I know a number of people who don’t feel comfortable at the Grand Floridian, but I think that’s mainly an internal thing.  I honestly haven’t seen a huge difference in the guests from values versus deluxe resorts; everyone is sporting a kind of resort casual look that gradually gets more rumpled as the day goes on.  And certainly the casts members are no less friendly at the Grand as they are at Pop.  You’ll be treated just as well if you come into the Grand Floridian in a t-shirt as you will if you’re dressed to the nines. 

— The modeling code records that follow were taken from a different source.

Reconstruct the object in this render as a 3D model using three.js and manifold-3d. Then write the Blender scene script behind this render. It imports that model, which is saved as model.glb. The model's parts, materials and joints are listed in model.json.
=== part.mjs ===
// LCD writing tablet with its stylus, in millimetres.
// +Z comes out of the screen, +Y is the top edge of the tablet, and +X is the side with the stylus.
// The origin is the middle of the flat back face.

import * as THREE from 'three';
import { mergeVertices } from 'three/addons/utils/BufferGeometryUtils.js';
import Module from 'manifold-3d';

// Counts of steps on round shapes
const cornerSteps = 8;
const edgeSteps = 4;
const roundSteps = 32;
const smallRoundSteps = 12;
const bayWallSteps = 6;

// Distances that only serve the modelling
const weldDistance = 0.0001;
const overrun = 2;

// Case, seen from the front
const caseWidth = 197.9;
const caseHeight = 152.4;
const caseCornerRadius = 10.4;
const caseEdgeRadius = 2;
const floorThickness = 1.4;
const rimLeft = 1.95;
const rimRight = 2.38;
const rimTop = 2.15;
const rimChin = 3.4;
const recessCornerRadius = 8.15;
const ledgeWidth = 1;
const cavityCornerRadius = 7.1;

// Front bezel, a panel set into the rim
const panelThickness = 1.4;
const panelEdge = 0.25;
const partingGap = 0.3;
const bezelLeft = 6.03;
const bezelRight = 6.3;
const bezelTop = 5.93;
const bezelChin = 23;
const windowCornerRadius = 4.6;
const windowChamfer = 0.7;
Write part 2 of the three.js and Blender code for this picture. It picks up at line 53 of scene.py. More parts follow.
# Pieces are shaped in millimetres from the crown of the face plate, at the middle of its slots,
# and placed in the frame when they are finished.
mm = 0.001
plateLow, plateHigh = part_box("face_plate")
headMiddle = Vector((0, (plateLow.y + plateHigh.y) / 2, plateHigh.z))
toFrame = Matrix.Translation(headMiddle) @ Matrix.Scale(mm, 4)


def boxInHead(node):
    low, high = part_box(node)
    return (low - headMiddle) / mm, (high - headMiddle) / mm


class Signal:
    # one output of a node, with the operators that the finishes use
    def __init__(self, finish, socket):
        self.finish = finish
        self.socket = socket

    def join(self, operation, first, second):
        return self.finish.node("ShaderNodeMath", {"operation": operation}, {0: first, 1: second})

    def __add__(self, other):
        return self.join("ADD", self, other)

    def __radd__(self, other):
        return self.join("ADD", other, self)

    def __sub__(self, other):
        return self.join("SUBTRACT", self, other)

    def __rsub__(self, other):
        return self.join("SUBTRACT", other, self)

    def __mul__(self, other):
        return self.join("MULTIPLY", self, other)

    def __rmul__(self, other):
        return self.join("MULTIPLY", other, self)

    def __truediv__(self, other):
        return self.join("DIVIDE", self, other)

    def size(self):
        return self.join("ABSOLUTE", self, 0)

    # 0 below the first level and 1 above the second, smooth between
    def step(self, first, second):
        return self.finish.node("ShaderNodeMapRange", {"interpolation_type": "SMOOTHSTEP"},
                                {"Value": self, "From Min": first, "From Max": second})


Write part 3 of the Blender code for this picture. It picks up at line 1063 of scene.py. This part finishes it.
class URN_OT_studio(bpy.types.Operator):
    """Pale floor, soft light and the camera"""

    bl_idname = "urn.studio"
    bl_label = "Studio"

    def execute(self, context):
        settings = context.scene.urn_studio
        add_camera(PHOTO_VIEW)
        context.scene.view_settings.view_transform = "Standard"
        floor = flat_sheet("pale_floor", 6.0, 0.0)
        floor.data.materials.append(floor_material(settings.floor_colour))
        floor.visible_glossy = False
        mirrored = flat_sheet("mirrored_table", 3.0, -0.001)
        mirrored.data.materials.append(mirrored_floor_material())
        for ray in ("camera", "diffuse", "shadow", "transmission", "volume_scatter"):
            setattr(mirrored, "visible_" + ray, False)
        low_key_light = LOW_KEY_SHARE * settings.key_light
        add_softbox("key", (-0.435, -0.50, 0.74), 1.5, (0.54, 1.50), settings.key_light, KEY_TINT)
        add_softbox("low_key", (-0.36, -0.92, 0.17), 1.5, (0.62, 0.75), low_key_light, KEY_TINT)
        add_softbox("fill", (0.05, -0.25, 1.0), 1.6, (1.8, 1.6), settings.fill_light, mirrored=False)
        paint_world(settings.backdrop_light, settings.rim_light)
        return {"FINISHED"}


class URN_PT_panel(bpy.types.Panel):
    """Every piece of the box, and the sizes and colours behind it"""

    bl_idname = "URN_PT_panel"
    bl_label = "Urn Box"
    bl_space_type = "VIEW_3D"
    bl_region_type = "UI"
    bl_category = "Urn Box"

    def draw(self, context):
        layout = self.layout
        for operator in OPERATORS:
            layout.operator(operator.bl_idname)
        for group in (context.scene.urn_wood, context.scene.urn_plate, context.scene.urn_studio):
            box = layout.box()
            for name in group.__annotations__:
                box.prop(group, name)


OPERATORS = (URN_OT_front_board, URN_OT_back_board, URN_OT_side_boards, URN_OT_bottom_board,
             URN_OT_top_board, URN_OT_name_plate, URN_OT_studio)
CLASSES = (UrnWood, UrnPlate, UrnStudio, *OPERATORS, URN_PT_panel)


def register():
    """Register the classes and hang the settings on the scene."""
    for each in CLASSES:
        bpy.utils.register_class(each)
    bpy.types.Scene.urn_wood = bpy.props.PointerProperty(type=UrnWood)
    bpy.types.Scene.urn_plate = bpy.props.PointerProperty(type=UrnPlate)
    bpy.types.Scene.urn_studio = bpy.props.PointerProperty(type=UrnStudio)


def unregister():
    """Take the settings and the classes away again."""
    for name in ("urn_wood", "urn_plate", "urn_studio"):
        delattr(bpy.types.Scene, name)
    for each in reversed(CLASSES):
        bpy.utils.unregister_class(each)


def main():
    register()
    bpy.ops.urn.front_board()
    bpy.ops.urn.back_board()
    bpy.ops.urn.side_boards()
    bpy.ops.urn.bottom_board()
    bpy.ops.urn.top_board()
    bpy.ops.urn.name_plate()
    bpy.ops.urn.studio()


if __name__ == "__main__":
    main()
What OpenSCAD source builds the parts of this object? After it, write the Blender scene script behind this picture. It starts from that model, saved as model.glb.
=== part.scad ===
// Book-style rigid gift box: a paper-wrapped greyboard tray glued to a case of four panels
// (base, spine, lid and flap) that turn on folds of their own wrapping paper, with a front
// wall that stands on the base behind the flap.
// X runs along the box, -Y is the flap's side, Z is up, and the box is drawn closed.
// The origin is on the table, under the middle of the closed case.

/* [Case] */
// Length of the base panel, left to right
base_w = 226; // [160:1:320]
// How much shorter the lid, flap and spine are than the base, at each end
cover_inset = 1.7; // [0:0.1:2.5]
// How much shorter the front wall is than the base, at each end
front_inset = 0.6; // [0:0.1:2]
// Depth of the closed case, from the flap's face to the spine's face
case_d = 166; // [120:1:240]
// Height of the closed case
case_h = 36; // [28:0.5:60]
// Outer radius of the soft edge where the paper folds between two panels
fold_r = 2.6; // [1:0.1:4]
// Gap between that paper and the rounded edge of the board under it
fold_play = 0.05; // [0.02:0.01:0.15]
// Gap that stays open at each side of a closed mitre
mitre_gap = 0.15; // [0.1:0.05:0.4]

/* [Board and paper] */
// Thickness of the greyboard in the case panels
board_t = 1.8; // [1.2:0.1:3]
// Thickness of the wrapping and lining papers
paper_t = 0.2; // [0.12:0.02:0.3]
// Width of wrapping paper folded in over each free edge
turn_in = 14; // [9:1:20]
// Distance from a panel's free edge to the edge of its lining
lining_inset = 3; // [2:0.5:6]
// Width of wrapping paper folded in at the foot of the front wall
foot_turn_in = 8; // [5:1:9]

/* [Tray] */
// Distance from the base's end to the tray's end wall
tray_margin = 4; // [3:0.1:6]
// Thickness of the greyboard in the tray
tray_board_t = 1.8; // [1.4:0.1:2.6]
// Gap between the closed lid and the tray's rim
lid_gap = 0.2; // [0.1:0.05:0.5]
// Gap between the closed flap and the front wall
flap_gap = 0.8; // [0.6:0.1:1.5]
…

What about for families travelling with kids?  All Disney resorts are kid friendly, but in my experience, the Grand Floridian seems to attract more adult guests than children.   That’s not to say that there aren’t lots of activities for children at the Grand Floridian and that there aren’t plenty of kids.   But comparatively speaking, particularly when contrasted with the  All Stars or Pop,  it’s just a more “grown-up” resort.   One reason is that its popular with couples celebrating honeymoons and other special occasions.   It’s also wedding central, with the Wedding Pavillion and reception areas located at the resort.  If you’re looking for a relatively quiet, romantic hotel on Disney property, the Grand Floridian is it.

Advantage:  Tie.  Both are nice-looking resorts.  It depends on your tastes.

Summary. Obviously, a comparason between Pop and the Grand isn’t entirely fair. The Grand Floridian is Disney’s flagship hotel. Pop, while loved by many, is a value resort. But look at it this way: You can go to Disney World at lot more often and for a longer amount of time if you stay at Pop. Sure, the room is smaller. And it’s not on the monorail.  You have to decide how important theming and convenience is to you.  If you’re juggling costs and trying to figure out how to make a Disney vacation work, Pop is a great solution.  You certainly shouldn’t feel that you’re missing out on something because you stay at  Pop instead of a deluxe hotel.